start EXERCISE MATERIAL
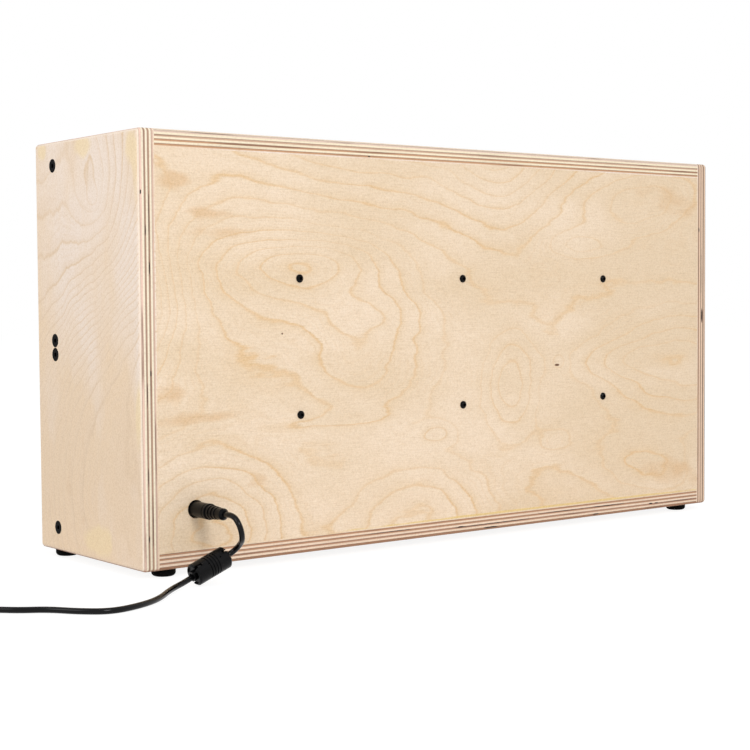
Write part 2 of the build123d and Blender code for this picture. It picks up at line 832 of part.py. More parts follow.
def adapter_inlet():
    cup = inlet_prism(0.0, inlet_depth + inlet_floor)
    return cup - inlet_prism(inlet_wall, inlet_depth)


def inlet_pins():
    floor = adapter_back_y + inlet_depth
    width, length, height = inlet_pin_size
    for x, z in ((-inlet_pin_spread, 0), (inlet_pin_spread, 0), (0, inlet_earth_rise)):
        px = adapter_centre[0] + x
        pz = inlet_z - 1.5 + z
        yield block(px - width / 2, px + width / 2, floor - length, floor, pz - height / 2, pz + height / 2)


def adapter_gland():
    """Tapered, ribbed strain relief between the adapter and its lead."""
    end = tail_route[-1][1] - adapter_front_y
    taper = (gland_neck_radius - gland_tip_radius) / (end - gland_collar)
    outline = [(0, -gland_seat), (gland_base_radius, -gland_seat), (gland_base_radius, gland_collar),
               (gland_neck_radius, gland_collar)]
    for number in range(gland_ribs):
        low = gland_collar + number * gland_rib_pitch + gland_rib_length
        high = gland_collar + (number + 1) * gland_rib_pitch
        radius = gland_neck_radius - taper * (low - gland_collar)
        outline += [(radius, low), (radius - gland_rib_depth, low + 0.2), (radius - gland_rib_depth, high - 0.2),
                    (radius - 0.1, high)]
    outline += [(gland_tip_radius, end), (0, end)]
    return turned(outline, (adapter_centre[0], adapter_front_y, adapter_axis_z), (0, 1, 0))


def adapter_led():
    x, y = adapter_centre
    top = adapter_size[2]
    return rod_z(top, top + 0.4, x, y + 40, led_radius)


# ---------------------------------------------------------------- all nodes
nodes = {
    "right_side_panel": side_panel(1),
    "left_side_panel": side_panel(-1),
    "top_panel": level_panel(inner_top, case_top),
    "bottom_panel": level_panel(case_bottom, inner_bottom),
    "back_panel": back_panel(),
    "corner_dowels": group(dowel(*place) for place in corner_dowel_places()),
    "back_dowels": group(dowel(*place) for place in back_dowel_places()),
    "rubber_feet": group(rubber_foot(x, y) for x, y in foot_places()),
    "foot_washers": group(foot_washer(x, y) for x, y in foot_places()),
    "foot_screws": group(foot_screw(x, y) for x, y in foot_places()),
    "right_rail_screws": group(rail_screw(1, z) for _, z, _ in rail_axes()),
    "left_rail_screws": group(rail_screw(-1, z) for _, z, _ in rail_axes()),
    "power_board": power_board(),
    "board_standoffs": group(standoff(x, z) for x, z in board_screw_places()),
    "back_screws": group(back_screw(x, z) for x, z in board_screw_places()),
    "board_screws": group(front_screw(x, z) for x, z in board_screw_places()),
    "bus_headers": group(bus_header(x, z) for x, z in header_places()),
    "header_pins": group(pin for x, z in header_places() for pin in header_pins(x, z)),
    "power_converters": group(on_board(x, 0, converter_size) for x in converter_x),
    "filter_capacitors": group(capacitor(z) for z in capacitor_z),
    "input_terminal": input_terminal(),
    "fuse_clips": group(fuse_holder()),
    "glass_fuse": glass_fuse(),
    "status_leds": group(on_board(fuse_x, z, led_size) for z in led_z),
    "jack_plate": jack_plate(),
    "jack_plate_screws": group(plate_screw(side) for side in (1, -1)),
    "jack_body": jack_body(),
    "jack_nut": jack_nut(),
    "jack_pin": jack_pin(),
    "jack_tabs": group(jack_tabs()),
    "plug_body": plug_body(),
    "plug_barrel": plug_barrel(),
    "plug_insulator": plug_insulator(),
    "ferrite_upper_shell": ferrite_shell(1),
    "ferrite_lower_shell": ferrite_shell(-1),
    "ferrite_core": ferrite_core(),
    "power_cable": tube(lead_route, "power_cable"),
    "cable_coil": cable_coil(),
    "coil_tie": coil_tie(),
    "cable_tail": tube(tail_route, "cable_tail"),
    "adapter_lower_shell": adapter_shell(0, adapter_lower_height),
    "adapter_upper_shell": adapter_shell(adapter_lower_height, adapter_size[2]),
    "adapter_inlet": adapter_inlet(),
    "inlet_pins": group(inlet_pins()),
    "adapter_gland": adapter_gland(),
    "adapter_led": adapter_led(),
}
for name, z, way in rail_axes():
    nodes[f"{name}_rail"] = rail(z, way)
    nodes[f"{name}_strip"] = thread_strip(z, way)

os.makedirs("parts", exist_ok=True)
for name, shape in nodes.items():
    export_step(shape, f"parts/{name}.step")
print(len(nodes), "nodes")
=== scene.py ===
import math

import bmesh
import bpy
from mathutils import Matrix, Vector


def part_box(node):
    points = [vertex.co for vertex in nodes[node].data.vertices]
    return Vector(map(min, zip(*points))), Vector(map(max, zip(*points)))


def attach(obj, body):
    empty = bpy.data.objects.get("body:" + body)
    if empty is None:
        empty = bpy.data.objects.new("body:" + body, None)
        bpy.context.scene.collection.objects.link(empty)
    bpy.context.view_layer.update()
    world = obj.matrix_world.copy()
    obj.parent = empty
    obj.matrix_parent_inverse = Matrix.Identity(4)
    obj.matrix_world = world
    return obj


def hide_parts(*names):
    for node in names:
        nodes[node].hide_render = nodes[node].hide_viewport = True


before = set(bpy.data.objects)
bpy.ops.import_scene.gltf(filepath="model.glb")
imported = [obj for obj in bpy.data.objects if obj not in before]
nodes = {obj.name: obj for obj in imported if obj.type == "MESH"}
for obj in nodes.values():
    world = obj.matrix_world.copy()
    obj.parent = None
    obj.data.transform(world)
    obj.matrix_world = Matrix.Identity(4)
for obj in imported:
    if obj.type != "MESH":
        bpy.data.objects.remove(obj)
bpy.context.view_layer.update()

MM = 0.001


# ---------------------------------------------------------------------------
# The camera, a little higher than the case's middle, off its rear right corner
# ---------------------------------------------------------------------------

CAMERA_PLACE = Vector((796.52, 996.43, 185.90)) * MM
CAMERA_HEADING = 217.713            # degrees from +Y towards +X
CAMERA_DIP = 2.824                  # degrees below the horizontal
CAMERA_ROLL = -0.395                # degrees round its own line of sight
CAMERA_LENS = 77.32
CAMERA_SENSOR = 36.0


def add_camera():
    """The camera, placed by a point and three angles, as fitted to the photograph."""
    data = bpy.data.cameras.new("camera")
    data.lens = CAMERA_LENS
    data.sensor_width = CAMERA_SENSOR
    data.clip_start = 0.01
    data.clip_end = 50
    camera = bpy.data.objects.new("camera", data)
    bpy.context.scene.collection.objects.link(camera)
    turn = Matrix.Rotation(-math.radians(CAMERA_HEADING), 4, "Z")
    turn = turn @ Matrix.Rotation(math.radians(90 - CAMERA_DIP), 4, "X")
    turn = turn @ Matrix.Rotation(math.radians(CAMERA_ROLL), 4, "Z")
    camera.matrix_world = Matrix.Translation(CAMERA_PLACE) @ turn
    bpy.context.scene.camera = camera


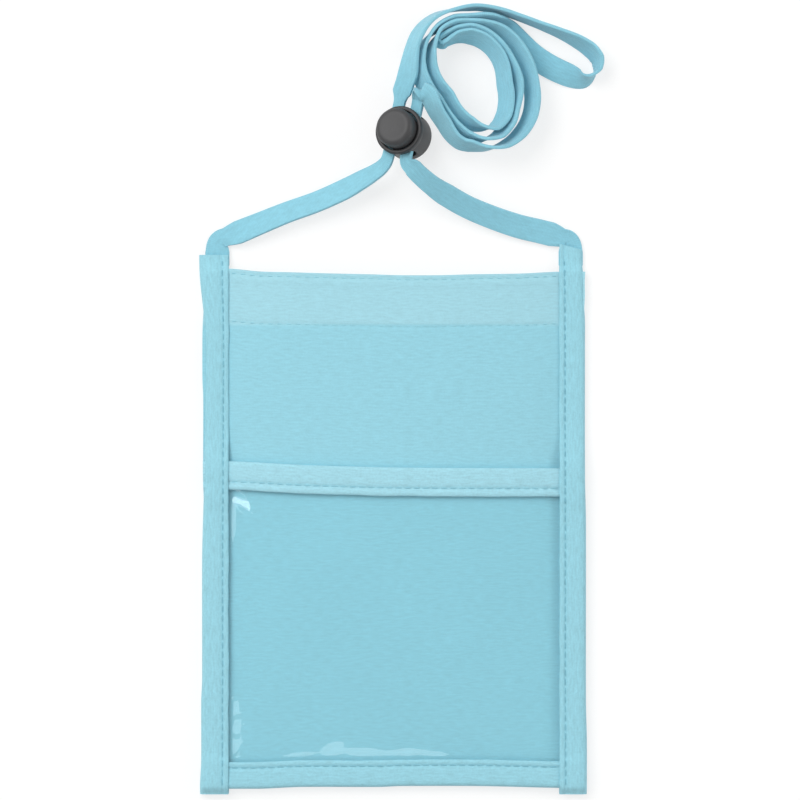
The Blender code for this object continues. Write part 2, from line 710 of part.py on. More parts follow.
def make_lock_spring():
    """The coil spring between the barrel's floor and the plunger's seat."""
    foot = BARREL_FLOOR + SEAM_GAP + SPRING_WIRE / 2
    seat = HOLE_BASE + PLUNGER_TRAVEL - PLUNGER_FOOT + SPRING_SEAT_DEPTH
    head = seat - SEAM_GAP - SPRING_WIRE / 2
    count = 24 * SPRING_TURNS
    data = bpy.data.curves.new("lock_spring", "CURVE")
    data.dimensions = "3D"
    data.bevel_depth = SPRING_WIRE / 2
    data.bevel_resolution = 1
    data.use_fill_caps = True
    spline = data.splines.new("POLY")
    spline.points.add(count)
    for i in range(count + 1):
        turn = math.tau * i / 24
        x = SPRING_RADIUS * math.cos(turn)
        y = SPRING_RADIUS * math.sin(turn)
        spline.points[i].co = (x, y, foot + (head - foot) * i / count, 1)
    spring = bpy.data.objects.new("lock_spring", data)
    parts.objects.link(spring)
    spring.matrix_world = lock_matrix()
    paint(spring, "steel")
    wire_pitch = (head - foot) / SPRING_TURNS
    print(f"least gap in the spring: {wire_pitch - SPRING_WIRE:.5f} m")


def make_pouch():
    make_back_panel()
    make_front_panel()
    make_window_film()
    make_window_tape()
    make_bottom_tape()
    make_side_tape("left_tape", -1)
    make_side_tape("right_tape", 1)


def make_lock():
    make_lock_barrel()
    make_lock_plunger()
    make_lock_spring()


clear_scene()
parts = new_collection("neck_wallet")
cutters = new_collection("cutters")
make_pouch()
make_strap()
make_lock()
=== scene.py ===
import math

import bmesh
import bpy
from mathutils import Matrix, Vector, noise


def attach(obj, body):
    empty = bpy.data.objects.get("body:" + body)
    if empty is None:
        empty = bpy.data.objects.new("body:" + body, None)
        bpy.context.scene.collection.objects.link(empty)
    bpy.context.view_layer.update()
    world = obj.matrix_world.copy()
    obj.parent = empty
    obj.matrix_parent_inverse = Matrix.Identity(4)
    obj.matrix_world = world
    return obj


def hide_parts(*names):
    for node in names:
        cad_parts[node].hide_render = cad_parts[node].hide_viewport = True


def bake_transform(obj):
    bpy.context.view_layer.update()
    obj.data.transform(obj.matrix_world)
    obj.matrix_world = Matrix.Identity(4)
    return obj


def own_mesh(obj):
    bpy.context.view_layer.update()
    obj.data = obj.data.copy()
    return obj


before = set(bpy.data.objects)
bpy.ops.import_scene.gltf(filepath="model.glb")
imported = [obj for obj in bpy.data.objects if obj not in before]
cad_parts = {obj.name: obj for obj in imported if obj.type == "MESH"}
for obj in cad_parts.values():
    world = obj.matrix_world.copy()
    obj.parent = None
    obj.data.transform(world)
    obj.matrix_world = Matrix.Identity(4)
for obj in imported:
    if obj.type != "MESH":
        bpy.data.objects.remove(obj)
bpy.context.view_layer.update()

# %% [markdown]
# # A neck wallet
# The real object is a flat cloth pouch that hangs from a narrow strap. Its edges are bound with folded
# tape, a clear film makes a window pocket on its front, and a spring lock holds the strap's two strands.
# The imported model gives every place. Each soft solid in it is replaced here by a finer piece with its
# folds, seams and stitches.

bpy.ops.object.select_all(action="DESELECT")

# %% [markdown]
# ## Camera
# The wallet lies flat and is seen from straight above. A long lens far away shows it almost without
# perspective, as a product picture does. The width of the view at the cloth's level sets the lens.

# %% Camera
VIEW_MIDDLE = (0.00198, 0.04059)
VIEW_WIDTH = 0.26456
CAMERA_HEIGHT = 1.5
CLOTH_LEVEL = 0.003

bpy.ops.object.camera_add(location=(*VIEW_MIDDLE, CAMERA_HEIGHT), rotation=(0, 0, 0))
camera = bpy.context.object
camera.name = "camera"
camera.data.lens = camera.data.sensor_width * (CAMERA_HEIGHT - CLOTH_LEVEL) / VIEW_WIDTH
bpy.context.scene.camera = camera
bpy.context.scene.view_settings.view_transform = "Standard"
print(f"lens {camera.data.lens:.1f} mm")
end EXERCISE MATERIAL
● **EXERCISE BRIEF**
Begin at the line containing "clear_scene()", end at the line containing "obj.data.transform(obj.matrix_world)", and reproduce every line in that range exactly, both ends included.

● **THE SOLUTION**
clear_scene()
parts = new_collection("neck_wallet")
cutters = new_collection("cutters")
make_pouch()
make_strap()
make_lock()
=== scene.py ===
import math

import bmesh
import bpy
from mathutils import Matrix, Vector, noise


def attach(obj, body):
    empty = bpy.data.objects.get("body:" + body)
    if empty is None:
        empty = bpy.data.objects.new("body:" + body, None)
        bpy.context.scene.collection.objects.link(empty)
    bpy.context.view_layer.update()
    world = obj.matrix_world.copy()
    obj.parent = empty
    obj.matrix_parent_inverse = Matrix.Identity(4)
    obj.matrix_world = world
    return obj


def hide_parts(*names):
    for node in names:
        cad_parts[node].hide_render = cad_parts[node].hide_viewport = True


def bake_transform(obj):
    bpy.context.view_layer.update()
    obj.data.transform(obj.matrix_world)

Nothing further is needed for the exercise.